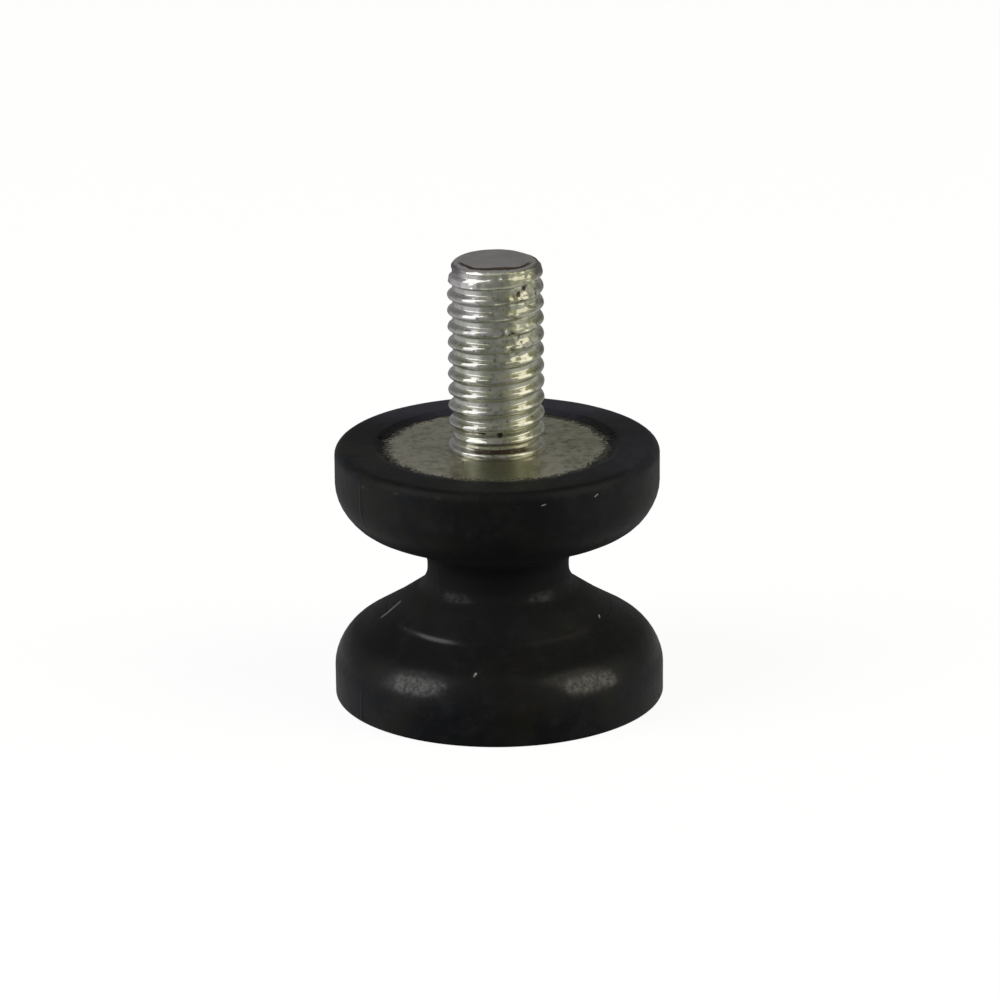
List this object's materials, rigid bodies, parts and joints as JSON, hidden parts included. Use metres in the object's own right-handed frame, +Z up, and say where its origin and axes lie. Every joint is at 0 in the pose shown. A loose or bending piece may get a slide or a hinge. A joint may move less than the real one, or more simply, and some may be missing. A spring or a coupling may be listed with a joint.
{
  "type": "anti-vibration mount",
  "caption": "Waisted rubber mount on bonded steel plates, with a threaded stud at the top and a tapped blind hole in its flat base, to carry and isolate a machine.",
  "frame": {"origin": "middle of the base, on the mount's axis, in the plane of the rubber's lower face", "axes": "+Z up the axis, from the base towards the stud's tip; the shape is one of revolution, so +X and +Y are any two square directions"},
  "size_m": [0.0203, 0.0202, 0.0277],
  "materials": {
    "rubber": "satin black moulded rubber, dusty",
    "plate_zinc": "dull zinc plate, stained",
    "stud_zinc": "bright zinc plate",
    "bush_zinc": "zinc plate"
  },
  "bodies": {
    "root": {"rubber_body": "rubber", "top_plate": "plate_zinc", "stud": "stud_zinc", "bottom_plate": "plate_zinc", "tapped_bush": "bush_zinc"}
  },
  "joints": []
}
======
REQUIRED TASK: Print the listing above in its entirety, with every line exact.

FULL SOLUTION:
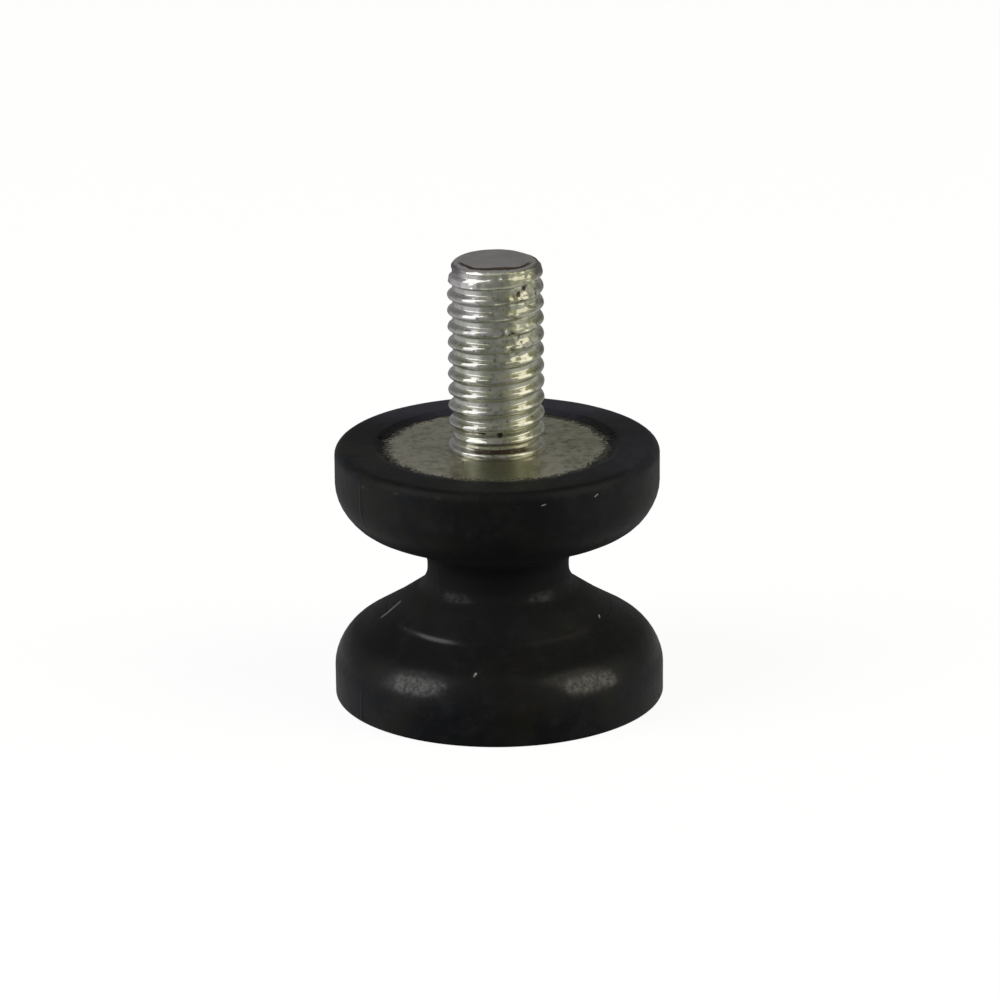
List this object's materials, rigid bodies, parts and joints as JSON, hidden parts included. Use metres in the object's own right-handed frame, +Z up, and say where its origin and axes lie. Every joint is at 0 in the pose shown. A loose or bending piece may get a slide or a hinge. A joint may move less than the real one, or more simply, and some may be missing. A spring or a coupling may be listed with a joint.
{
  "type": "anti-vibration mount",
  "caption": "Waisted rubber mount on bonded steel plates, with a threaded stud at the top and a tapped blind hole in its flat base, to carry and isolate a machine.",
  "frame": {"origin": "middle of the base, on the mount's axis, in the plane of the rubber's lower face", "axes": "+Z up the axis, from the base towards the stud's tip; the shape is one of revolution, so +X and +Y are any two square directions"},
  "size_m": [0.0203, 0.0202, 0.0277],
  "materials": {
    "rubber": "satin black moulded rubber, dusty",
    "plate_zinc": "dull zinc plate, stained",
    "stud_zinc": "bright zinc plate",
    "bush_zinc": "zinc plate"
  },
  "bodies": {
    "root": {"rubber_body": "rubber", "top_plate": "plate_zinc", "stud": "stud_zinc", "bottom_plate": "plate_zinc", "tapped_bush": "bush_zinc"}
  },
  "joints": []
}